Work to be completed: Print out the material that follows word for word.

Data segment:

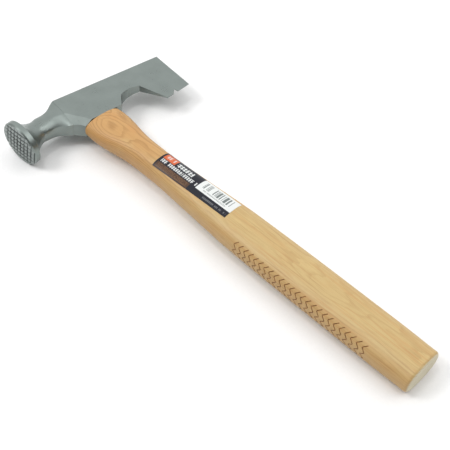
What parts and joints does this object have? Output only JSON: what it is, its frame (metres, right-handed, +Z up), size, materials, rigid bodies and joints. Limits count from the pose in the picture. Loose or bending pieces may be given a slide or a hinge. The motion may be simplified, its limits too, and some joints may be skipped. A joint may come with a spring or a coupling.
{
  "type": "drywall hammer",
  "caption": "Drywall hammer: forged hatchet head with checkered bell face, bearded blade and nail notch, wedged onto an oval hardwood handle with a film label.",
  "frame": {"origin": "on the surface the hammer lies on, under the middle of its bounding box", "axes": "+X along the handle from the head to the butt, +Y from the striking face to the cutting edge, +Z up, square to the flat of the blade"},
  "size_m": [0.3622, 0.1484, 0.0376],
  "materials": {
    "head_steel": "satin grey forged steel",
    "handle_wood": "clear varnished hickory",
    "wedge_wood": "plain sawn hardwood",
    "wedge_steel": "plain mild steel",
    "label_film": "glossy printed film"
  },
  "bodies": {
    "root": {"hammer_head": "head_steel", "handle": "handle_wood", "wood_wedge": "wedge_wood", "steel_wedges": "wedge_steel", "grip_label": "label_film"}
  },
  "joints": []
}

Task solution:
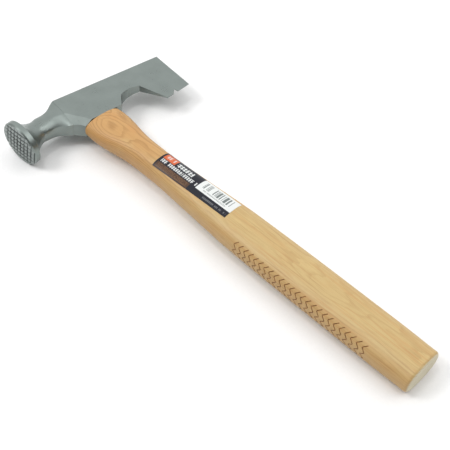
What parts and joints does this object have? Output only JSON: what it is, its frame (metres, right-handed, +Z up), size, materials, rigid bodies and joints. Limits count from the pose in the picture. Loose or bending pieces may be given a slide or a hinge. The motion may be simplified, its limits too, and some joints may be skipped. A joint may come with a spring or a coupling.
{
  "type": "drywall hammer",
  "caption": "Drywall hammer: forged hatchet head with checkered bell face, bearded blade and nail notch, wedged onto an oval hardwood handle with a film label.",
  "frame": {"origin": "on the surface the hammer lies on, under the middle of its bounding box", "axes": "+X along the handle from the head to the butt, +Y from the striking face to the cutting edge, +Z up, square to the flat of the blade"},
  "size_m": [0.3622, 0.1484, 0.0376],
  "materials": {
    "head_steel": "satin grey forged steel",
    "handle_wood": "clear varnished hickory",
    "wedge_wood": "plain sawn hardwood",
    "wedge_steel": "plain mild steel",
    "label_film": "glossy printed film"
  },
  "bodies": {
    "root": {"hammer_head": "head_steel", "handle": "handle_wood", "wood_wedge": "wedge_wood", "steel_wedges": "wedge_steel", "grip_label": "label_film"}
  },
  "joints": []
}